==== Data supplied

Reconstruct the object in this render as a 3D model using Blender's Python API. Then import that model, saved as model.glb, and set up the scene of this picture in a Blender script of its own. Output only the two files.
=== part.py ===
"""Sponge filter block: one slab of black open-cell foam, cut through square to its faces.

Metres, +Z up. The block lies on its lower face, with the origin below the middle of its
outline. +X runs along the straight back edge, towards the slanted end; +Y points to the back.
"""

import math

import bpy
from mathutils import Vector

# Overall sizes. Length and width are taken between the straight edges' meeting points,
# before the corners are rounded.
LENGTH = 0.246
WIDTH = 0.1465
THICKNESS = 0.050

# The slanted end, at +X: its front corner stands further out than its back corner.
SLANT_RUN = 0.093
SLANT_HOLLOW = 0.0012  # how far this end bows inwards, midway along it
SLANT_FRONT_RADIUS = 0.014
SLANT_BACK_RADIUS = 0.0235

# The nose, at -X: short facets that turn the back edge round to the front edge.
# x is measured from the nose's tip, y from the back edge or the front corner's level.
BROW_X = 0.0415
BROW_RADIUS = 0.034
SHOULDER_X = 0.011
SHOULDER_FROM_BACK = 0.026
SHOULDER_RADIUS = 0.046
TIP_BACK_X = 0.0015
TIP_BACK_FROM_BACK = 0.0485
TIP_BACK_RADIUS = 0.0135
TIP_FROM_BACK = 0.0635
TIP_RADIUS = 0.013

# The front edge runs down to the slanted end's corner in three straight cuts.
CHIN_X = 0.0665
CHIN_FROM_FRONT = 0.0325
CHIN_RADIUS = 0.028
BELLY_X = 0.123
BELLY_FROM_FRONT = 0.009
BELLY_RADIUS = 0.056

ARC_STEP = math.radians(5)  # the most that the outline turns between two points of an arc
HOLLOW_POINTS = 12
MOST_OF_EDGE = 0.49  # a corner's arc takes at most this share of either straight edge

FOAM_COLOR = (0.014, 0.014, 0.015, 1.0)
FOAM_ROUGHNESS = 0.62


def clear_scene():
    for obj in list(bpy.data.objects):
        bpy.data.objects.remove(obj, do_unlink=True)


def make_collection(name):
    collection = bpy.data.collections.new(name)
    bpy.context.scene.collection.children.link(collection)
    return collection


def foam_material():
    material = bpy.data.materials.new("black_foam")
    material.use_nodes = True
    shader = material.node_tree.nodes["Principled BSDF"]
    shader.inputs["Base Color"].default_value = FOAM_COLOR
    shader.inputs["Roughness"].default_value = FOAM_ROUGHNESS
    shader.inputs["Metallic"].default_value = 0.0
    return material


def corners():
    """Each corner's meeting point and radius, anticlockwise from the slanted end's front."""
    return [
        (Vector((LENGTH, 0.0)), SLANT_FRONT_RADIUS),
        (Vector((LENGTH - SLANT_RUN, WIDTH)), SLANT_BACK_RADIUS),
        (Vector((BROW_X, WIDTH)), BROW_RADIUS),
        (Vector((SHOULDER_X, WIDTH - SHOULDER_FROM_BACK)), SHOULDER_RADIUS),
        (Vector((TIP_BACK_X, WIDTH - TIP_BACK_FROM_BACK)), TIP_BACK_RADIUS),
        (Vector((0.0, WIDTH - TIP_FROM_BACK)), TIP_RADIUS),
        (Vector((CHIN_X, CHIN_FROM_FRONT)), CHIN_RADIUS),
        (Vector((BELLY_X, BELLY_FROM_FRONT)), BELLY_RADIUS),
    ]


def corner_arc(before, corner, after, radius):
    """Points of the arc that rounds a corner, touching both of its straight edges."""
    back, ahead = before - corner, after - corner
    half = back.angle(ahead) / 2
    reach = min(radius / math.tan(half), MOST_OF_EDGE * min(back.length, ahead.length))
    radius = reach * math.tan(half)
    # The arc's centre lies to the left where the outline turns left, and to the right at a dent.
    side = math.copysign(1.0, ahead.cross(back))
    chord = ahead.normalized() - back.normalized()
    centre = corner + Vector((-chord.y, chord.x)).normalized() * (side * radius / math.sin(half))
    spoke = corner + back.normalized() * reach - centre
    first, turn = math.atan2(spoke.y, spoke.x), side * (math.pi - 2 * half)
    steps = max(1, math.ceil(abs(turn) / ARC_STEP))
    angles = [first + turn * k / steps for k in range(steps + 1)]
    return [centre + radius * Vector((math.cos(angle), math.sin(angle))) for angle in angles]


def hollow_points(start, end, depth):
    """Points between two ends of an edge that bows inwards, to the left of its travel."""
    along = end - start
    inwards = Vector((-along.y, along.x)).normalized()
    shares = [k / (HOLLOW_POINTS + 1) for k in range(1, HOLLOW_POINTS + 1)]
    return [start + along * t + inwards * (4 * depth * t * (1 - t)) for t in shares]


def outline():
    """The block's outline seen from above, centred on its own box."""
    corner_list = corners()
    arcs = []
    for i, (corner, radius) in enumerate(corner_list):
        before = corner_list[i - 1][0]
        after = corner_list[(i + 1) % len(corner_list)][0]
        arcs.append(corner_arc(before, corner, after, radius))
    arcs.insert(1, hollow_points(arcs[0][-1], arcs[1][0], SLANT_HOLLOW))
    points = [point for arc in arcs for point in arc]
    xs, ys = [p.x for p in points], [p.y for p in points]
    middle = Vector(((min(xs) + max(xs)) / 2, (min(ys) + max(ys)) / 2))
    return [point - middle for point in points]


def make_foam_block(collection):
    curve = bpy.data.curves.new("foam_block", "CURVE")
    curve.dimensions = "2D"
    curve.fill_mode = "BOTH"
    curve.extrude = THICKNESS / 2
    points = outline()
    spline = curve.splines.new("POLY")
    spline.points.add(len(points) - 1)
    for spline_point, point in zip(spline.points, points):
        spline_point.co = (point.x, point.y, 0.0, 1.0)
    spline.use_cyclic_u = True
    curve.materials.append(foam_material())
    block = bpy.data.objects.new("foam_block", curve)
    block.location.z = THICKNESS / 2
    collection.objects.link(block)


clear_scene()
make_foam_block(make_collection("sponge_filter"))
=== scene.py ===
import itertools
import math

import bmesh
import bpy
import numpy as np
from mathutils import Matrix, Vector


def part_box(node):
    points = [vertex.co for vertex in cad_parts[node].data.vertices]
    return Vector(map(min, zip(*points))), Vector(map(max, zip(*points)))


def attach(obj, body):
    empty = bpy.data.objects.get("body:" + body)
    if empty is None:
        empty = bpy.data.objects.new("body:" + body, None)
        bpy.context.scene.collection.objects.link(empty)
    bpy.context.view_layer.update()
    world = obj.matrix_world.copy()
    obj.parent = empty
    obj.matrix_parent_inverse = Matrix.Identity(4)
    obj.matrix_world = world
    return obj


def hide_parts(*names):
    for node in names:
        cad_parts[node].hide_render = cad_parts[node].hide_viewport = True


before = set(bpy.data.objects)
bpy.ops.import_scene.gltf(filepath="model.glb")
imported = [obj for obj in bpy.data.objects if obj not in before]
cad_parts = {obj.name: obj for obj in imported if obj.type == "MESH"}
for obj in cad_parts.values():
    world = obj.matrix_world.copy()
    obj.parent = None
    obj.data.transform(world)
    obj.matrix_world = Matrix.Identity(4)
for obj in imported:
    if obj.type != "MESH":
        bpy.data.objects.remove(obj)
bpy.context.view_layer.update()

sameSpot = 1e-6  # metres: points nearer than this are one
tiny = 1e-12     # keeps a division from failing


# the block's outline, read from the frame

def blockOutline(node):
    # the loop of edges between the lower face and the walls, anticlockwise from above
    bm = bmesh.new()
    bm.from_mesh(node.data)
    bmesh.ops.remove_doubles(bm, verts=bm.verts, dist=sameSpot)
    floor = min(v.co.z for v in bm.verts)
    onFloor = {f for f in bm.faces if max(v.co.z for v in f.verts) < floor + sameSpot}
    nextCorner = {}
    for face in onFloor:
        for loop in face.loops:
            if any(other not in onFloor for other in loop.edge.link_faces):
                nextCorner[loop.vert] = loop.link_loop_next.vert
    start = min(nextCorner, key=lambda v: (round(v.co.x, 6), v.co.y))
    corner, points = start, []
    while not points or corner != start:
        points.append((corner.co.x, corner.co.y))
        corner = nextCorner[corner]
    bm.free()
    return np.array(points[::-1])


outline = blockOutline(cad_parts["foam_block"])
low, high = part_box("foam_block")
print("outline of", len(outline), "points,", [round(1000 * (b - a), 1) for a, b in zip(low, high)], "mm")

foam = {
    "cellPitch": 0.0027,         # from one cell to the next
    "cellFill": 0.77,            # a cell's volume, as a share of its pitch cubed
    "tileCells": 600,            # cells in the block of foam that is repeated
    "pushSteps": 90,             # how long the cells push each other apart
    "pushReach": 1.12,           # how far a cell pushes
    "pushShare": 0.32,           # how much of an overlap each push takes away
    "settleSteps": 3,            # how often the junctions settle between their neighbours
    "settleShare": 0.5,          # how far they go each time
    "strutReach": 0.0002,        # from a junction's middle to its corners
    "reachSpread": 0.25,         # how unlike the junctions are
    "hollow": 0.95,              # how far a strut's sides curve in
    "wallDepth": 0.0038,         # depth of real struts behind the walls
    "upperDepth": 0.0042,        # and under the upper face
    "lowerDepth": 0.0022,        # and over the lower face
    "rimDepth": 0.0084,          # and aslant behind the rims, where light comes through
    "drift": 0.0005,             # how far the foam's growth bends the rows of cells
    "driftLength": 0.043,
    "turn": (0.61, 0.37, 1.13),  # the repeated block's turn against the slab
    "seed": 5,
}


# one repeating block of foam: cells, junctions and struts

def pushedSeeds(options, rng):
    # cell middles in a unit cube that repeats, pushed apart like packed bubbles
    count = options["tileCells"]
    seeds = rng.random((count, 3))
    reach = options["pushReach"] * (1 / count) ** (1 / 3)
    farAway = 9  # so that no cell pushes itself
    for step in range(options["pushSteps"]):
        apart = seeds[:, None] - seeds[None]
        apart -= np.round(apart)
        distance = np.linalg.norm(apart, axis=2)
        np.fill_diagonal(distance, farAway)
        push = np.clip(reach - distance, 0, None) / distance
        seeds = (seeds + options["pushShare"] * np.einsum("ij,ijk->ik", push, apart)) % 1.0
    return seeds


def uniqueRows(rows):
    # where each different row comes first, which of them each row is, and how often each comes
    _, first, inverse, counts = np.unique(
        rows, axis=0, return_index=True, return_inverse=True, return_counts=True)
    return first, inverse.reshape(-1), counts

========
==== Data supplied

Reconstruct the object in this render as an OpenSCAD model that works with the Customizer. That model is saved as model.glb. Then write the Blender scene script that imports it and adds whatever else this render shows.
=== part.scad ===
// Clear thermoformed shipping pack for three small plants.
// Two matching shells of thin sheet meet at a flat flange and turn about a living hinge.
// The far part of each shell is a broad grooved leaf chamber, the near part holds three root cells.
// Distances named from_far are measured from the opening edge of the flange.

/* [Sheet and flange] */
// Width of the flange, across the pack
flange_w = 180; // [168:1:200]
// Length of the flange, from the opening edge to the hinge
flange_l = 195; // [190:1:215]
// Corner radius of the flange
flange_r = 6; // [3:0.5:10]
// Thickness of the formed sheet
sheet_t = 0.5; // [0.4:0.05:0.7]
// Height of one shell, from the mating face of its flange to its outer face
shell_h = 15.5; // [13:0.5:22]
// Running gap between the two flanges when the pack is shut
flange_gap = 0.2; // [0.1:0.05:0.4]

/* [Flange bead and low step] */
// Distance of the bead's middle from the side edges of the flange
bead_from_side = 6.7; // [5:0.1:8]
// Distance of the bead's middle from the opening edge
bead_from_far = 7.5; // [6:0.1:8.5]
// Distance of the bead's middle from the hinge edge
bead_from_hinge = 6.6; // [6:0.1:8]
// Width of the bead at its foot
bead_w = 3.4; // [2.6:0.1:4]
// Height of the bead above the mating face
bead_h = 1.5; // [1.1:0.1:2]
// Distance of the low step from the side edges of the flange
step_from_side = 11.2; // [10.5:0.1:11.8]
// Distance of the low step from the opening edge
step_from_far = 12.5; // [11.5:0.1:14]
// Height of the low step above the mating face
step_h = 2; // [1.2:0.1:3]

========
==== Data supplied

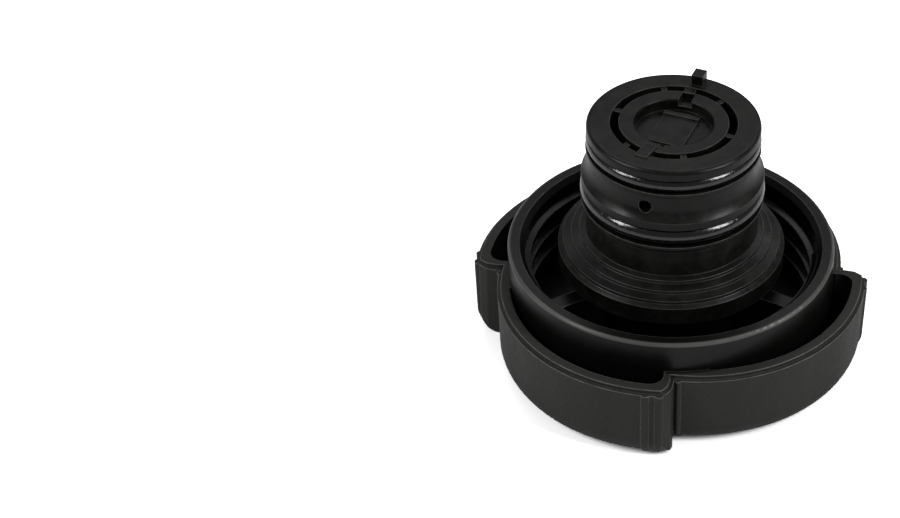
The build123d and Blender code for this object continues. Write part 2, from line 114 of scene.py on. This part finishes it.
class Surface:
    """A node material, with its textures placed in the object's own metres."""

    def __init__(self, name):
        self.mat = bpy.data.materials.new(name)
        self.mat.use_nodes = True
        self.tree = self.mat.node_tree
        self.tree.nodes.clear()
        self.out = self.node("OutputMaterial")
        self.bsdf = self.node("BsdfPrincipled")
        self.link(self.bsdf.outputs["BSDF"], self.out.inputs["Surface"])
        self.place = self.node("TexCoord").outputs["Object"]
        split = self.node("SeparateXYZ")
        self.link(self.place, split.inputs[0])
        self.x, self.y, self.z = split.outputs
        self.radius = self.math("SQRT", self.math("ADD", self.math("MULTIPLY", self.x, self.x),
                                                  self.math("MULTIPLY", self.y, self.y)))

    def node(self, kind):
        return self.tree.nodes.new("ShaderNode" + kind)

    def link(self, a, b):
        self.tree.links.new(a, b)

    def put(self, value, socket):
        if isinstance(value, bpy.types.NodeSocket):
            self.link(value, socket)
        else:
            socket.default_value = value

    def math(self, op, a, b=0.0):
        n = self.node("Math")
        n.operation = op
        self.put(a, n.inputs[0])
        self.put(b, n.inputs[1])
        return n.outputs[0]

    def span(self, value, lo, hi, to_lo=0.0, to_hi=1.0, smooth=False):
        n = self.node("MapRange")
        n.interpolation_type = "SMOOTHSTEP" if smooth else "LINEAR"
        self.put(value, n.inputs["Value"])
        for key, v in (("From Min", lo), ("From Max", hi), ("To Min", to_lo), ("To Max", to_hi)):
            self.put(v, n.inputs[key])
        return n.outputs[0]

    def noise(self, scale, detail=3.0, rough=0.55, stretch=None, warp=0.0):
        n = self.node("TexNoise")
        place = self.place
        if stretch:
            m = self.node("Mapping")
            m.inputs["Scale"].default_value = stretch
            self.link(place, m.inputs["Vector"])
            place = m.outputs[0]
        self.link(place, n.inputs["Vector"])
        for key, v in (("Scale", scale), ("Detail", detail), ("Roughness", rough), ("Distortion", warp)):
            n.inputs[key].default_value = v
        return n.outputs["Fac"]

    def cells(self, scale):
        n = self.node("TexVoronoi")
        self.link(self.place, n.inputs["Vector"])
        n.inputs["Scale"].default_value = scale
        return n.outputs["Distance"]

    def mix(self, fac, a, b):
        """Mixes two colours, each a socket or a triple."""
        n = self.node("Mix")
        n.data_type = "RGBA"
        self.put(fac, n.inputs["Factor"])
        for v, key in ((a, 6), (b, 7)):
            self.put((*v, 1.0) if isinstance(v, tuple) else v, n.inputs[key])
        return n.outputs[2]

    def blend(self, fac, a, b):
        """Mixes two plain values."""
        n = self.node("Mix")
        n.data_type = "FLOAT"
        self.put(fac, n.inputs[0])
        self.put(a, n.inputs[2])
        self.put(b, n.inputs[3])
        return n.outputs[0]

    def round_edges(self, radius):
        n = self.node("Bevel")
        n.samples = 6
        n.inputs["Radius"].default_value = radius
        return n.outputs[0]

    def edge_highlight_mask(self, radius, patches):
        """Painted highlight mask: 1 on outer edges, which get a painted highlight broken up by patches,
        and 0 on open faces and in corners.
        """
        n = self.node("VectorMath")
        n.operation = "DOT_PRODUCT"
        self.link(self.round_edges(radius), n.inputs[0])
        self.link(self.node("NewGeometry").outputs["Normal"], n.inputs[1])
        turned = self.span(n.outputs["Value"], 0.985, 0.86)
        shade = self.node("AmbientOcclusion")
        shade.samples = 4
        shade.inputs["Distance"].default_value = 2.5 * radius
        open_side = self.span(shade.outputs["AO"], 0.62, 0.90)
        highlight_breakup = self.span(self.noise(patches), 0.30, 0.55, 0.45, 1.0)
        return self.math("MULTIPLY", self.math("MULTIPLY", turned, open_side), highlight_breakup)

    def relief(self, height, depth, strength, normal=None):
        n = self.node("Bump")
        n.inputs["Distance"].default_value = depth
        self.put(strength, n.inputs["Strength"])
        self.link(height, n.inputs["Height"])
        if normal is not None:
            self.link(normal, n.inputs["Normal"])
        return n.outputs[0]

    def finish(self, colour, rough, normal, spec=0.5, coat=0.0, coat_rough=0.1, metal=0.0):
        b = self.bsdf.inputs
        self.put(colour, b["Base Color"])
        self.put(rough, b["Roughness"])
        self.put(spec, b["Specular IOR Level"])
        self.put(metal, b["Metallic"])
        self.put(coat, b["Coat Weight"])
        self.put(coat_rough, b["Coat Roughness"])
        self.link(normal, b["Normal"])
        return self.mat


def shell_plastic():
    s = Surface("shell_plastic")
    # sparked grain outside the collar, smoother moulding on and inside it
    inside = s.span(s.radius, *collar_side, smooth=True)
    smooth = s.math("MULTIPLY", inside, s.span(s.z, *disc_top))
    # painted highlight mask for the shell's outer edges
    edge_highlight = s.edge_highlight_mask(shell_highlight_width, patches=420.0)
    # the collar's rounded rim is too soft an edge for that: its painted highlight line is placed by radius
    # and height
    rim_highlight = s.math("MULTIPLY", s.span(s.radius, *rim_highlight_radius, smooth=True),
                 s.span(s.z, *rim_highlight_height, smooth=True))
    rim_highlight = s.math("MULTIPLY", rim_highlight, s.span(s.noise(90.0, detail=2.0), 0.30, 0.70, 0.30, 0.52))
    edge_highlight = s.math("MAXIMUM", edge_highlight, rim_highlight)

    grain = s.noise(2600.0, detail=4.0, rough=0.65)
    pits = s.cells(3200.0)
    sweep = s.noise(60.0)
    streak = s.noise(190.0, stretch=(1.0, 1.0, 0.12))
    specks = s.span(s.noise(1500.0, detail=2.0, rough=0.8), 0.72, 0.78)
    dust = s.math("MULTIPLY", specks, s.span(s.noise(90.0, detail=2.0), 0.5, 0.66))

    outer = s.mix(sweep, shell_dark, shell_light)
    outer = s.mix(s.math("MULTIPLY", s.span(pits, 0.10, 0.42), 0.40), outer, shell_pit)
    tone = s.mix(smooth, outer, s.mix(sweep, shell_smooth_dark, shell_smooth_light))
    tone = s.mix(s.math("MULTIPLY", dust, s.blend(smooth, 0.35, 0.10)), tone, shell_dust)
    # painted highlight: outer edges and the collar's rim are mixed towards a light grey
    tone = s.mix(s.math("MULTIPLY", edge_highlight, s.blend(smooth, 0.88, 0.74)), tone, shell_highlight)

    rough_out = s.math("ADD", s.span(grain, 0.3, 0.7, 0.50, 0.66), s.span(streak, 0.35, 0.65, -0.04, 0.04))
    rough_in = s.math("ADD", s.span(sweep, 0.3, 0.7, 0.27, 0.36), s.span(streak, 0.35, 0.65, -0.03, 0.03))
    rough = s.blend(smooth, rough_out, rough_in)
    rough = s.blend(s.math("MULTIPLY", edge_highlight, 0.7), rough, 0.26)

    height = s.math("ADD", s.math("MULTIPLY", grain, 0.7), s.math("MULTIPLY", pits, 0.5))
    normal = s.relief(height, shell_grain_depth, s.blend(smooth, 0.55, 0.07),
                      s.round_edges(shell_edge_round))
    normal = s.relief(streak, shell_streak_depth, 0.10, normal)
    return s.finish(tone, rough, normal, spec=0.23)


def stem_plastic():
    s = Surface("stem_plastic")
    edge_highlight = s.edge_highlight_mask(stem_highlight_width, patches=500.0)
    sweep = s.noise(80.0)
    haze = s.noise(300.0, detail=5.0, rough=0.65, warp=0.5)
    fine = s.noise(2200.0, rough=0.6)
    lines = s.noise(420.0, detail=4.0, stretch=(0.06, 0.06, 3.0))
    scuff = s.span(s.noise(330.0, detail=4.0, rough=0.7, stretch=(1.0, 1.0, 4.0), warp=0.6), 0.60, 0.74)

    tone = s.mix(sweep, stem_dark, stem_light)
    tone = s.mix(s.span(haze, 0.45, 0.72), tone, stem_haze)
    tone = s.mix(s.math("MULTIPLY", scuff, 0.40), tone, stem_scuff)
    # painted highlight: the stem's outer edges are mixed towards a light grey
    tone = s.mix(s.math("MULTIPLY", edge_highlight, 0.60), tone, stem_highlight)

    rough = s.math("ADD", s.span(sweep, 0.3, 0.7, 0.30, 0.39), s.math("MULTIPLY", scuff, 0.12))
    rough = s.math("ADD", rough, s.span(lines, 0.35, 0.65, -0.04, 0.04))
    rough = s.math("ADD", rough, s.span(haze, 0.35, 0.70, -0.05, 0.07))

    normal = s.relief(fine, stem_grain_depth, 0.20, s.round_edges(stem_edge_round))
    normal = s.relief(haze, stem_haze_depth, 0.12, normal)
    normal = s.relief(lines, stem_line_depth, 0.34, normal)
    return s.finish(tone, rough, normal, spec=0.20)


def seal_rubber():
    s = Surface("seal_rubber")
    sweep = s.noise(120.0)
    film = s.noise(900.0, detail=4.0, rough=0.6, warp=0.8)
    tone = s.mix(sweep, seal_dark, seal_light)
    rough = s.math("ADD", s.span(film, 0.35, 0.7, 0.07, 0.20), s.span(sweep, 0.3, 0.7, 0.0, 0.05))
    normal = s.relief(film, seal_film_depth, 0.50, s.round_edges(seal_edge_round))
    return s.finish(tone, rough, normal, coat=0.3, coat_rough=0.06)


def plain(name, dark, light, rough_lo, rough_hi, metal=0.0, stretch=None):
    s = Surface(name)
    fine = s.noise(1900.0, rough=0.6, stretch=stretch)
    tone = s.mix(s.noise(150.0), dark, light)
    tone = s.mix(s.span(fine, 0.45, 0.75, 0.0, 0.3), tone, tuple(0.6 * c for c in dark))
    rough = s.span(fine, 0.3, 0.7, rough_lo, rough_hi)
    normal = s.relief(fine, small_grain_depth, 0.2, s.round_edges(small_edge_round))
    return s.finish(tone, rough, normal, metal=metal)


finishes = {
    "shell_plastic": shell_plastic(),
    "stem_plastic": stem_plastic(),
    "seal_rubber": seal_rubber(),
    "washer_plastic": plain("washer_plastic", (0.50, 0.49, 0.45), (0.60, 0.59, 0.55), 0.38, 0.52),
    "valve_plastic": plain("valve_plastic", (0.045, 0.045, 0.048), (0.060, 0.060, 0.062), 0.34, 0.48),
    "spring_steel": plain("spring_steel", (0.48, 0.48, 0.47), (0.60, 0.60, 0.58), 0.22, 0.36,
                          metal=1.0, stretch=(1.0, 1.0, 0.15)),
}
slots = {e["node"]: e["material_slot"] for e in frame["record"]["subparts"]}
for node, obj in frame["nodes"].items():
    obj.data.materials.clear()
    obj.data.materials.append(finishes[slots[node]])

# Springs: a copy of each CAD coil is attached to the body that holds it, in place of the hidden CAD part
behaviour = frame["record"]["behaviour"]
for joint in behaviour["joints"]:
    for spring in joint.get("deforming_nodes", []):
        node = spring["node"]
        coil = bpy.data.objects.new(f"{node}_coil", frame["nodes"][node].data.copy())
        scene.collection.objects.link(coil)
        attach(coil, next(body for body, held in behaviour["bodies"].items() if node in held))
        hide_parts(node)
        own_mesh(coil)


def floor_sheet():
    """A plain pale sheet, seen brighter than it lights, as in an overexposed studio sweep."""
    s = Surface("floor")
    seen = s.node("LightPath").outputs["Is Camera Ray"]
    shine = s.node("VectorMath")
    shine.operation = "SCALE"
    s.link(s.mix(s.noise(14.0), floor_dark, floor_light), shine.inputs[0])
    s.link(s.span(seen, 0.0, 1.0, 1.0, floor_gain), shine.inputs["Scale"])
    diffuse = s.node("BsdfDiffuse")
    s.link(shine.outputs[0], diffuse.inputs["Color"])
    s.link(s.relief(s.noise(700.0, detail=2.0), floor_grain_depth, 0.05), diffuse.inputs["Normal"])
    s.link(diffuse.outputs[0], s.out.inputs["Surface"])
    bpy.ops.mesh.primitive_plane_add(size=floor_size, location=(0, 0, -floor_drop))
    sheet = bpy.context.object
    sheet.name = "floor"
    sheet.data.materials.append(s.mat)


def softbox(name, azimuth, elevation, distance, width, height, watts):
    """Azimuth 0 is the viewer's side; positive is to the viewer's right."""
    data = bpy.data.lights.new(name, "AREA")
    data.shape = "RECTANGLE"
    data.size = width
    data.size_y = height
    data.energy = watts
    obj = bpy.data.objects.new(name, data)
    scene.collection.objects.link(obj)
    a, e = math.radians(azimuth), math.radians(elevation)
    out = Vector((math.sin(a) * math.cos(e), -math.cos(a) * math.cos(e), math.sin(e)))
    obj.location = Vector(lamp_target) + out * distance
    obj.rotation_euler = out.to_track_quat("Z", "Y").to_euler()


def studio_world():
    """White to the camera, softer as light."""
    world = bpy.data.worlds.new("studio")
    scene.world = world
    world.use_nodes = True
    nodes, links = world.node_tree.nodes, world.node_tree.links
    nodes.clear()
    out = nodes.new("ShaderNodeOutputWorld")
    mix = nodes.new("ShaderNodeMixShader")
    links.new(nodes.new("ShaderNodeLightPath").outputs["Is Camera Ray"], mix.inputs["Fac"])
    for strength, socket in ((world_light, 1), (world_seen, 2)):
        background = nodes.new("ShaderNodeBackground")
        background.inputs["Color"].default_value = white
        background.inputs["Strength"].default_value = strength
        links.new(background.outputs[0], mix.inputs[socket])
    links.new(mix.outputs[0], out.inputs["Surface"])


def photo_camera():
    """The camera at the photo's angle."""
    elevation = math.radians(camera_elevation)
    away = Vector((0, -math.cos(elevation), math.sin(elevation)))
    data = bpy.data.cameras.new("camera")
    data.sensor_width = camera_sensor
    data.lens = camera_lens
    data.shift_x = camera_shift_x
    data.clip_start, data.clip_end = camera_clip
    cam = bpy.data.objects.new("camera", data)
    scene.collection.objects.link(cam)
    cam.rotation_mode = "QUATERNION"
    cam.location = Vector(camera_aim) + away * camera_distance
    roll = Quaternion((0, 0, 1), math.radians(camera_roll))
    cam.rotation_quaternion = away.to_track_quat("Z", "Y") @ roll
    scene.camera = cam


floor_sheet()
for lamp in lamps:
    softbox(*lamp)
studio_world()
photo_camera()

========

**Problem to solve:**
Output the section opening with the line that has "bpy.data.objects.remove(obj)" and closing with the line that has "# the block's outline, read from the frame". Keep both end lines and leave out the rest.

**Exercise solution:**
        bpy.data.objects.remove(obj)
bpy.context.view_layer.update()

sameSpot = 1e-6  # metres: points nearer than this are one
tiny = 1e-12     # keeps a division from failing


# the block's outline, read from the frame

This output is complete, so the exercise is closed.